Sunday, 2 September 2012

Planet of Snail

“In the beginning there was darkness and silence, and the darkness and silence were with god. And when I arrived, they came to me.” So speaks Young-Chan, who has been deaf-blind since childhood. He occupies the ‘planet of snail’ where touch has replaced his missing senses. Along with his wife, Soon-Ho, he moves through the world at his own gentle pace, relying on his sense of touch and his wife’s love and care to get by. This amazingly tender documentary tells their tale.

Young-Chan and Soon-Ho are the most wonderful screen couple you could possibly imagine. Soon-Ho has her own disability and is barely waist high to her husband – a real problem when it comes to changing a light bulb. An early scene sees the pair do exactly that, working together to conquer their many impediments in a beautiful ballet of movement, communication and patient understanding. Their task is complicated by Young-Chan’s needing to reach his hands up to the bulb – for his hands are his chief means of communication.

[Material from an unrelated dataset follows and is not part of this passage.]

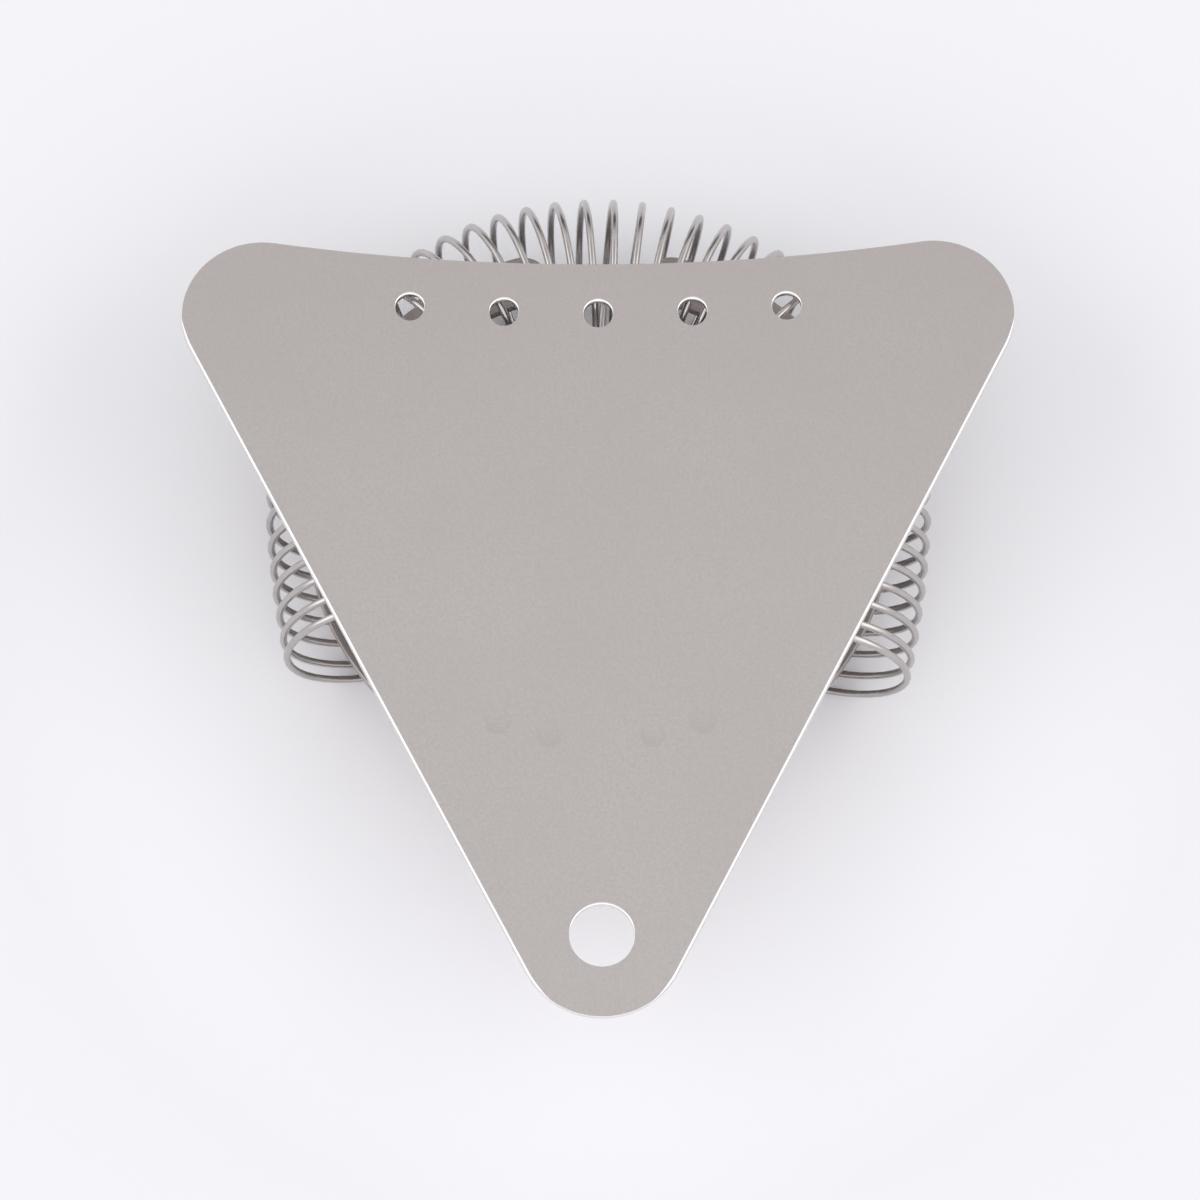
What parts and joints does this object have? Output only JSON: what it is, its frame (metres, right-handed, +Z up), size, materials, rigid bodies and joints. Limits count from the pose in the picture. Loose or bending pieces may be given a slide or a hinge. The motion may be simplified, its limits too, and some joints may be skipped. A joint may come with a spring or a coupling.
{
  "type": "hawthorne strainer",
  "caption": "Flat triangular strainer plate with a hanging hole, a row of drain holes and a coil spring threaded on two arms welded underneath.",
  "frame": {"origin": "middle of the strainer's box, on the surface that the spring stands on", "axes": "+X to the right when the handle end points at the user, +Y from the handle end towards the spring, +Z up"},
  "size_m": [0.115, 0.1244, 0.0261],
  "materials": {
    "plate_steel": "satin, with bright polished edges",
    "arm_steel": "plain rolled strip",
    "weld_steel": "fused spot",
    "spring_wire": "bright drawn wire"
  },
  "bodies": {
    "plate": {"strainer_plate": "plate_steel", "carrier_arm_left": "arm_steel", "carrier_arm_right": "arm_steel", "spot_welds": "weld_steel"},
    "spring": {"coil_spring": "spring_wire"}
  },
  "joints": [
    {"name": "spring_slide", "type": "slide", "parent": "plate", "child": "spring", "axis": [0, -1, 0], "range_m": [0, 0.004], "stiffness_N_per_m": 600}
  ]
}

Sign-language is no use to a deaf man who cannot see. Instead, Soon-Ho spells words out on the backs of his hands, tapping her fingers lightly over his in an intimate form of Braille. In this way, these two seemingly incomplete people become whole, accomplishing tasks which would otherwise be beyond them: learning Hebrew, writing and directing a play and sledging down a slope on inflated inner tubes.

Young-Chan’s sense of awe at the world’s beauty is transmitted elegantly through his dreamily poetic voiceover, but words are not that important here. Instead, his tactile engagement with trees, sand and, hilariously, fir cones reminds us that there are many things we take for granted. Sometimes, it takes someone like Young-Chan to remind us how lucky we are.